Labor has indicated it will not support the Government’s proposed changes to citizenship laws, set to be introduced to Parliament this week. Labor frontbencher Tony Burke described the proposed English test as “ludicrous, absurd and dumb” and warned the suggested changes would mark “a fundamental change in who we are as a country”. With further opposition from the Greens, the Government will be required to negotiate with the Senate crossbench in order to pass the reforms. Senator Nick Xenophon has raised concerns with the changes in their current form, suggesting that transitional arrangements are needed. See the media coverage here.
The WA Parliament sits next week; Federal Parliament has risen for the Winter Break and will return on 8 August.
SA Budget 2017-18
South Australian Treasurer Tom Koutsantonis handed down the 2017-18 South Australian Budget on Thursday – the sixth of the Weatherill Government – outlining an ambitious spending program designed to boost SA’s economy and create jobs in the wake of the impending closure of Holden’s Elizabeth factory.

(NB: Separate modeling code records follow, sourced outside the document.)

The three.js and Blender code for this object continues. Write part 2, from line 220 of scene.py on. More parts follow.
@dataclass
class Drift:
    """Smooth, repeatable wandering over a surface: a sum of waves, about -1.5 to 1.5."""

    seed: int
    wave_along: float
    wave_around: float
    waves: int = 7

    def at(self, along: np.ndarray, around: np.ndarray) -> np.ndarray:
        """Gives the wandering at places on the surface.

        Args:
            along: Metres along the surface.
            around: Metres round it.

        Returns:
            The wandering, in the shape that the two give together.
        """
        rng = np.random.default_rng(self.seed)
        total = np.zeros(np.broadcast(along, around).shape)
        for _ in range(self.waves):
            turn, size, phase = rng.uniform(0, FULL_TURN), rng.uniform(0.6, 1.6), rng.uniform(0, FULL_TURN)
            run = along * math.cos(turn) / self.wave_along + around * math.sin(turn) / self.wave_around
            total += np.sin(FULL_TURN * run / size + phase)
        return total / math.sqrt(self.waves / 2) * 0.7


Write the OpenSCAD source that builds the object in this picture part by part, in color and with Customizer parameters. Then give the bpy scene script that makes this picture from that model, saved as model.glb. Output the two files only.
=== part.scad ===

The pre-election budget reveals a $239 million surplus for 2016-17, shrinking to $72 million by the end of 2017-18. While further surpluses are forecast over the forward estimates, figures have been reduced from predictions in the Government’s December 2016 mid-year budget review.
Spending is focused on five key growth areas: ship building and defence; renewable energy and mining; tourism and the visitor economy; health and biomedical research; and advanced manufacturing. Key spending announcements centred on transport infrastructure and existing hospital upgrades, as well as $528 million for a new women’s hospital. A $200 million Future Jobs Fund, extra funding for the Jobs Accelerator Grants Scheme and payroll tax relief for SA businesses are aimed at driving employment growth and confronting challenges in the economy.
Key revenue measures include a Major Bank Levy, which will be introduced from 1 July 2017 and is expected to raise $370 million in revenue over four years; and a 4 per cent conveyance duty surcharge from 1 January 2018 on foreign buyers of residential property, raising $48.8 million over four years.
SA Opposition Leader Steven Marshall has labelled the budget a “missed opportunity of massive proportions”, saying the Weatherill Government is “addicted to taxation” and reaffirming the Liberal Party’s commitment to cutting the Emergency Services Levy to ease pressure on businesses and households. The Major Bank Levy has also attracted criticism from the Business Council of Australia and the Australian Bankers Association, with the affected banks seeking urgent legal advice and threatening retaliatory moves.